When it comes to both cargo pallets and empty shipping containers, ever since the start of the Covid pandemic four years ago we have found ourselves reporting variously on their shortage, oversupply or – more commonly – being situated in the wrong location to where they are needed. The latter case became most apparent as the Red Sea crisis unfolded at the beginning of 2024.
Demand for shipping pallets has fallen this year, as reflected in a drop in Brambles share prices at the end of April. In what has been termed “inventory optimisation,” the demand is down while customers destock pallets they hoarded over the pandemic due to supply chain issues.
A report titled “Wood Pallet Market Summary 2024-2031” was posted on LinkedIn in February this year. It announced that “The global Wood Pallet market size was valued at USD 87867.53 million in 2023 and is expected to expand at a CAGR [Compound Annual Growth Rate] of 7.17% during the forecast period, reaching USD 133163.4 million by 2031.” So, the pallet industry continues to grow. There is just a temporary drop in demand now that a lot of units have been repositioned.
About three million additional pallets were reported across the Brambles network during the first quarter of 2024. Chief Executive Graham Chipchase said that investors may not have fully appreciated the extent to which their increasing digitization of its pallet-pool monitoring had helped speed returns. The market might instead see the returns as a natural consequence of easing supply chains, he told The Wall Street Journal.
Brambles’ revenue in the US and Europe is mostly derived from issuing a pallet to a customer as opposed to time on issue.
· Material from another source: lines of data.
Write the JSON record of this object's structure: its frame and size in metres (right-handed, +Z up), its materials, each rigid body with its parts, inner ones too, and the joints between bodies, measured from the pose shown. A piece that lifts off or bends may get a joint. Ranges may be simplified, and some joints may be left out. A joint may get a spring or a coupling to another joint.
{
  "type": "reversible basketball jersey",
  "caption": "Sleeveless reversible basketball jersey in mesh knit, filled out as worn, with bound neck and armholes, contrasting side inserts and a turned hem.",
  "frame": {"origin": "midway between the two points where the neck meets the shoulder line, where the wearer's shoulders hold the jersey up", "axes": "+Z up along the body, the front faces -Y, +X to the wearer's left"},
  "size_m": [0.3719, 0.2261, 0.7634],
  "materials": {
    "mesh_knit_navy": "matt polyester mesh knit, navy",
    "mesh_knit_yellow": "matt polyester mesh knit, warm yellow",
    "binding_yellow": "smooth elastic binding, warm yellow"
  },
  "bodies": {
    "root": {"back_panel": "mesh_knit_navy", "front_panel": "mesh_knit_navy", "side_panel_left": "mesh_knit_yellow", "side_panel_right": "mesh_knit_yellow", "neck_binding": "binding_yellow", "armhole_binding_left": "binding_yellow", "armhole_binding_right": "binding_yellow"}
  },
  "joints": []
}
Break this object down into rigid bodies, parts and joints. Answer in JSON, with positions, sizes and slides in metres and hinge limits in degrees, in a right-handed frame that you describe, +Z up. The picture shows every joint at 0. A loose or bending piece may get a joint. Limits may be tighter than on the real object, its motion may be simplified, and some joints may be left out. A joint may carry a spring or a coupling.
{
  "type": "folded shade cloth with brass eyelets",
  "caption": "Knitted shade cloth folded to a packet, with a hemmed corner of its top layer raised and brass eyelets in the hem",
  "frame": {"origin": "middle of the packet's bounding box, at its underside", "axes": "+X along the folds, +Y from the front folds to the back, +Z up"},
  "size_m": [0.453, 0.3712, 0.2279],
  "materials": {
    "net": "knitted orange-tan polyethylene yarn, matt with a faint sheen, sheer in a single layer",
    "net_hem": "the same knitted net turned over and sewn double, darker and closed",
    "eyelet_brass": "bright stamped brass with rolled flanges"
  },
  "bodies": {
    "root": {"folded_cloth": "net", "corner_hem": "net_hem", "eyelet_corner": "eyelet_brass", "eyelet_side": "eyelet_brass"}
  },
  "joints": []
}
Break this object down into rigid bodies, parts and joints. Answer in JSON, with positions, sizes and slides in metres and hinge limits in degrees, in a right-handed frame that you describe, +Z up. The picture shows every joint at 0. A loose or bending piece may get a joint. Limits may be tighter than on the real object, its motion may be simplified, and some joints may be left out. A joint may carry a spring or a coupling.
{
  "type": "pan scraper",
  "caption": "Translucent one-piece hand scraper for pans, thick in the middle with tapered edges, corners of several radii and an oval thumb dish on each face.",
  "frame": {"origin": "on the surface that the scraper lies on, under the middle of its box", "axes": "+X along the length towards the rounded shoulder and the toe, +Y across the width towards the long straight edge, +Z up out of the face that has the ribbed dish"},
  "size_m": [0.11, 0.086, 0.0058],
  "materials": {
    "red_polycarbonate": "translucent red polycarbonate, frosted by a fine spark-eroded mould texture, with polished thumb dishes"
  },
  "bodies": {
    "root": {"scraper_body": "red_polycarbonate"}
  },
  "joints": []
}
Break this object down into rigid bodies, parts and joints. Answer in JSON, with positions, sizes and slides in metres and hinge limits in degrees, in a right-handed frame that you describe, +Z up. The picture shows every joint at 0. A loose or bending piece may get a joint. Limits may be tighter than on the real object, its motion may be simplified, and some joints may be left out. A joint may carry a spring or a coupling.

As such, pallets languishing with these customers provide no ongoing revenue and the firm needs to replace lost stock to maintain its pallet pool. Consequently, more pallet returns are a boon, because pallet replacement represents most of the firm’s capital expenses.
As we have pointed out before, wooden pallets will face an increasing challenge into the future from reusable plastic pallets, which have an average lifetime of 10 years. This alternative has its critics, however, who point out that the world ought to be producing less plastic, not more, and that sliding or dragging plastic over metal surfaces such as the trays of trucks or the floor of metal containers can create the hazard of static electricity.
Only a month ago, CHEP posted a new You Tube video with the narrative: “Pallet pooling is our circular business model of renting pallets on demand—so you have the pallets you need when you need them. Share, repair and reuse pallet pooling is only one of the supply chain solutions we offer.”
CHEP Australia and LOSCAM are the two major operators of Australia’s shared ‘pallet pool.’
CHEP (Commonwealth Handling Equipment Pool) is a subsidiary of Brambles, a global supply-chain logistics company that has around 350 million pallets circulating across more than 60 countries. LOSCAM is a private company whose named is based on its founders’ initials.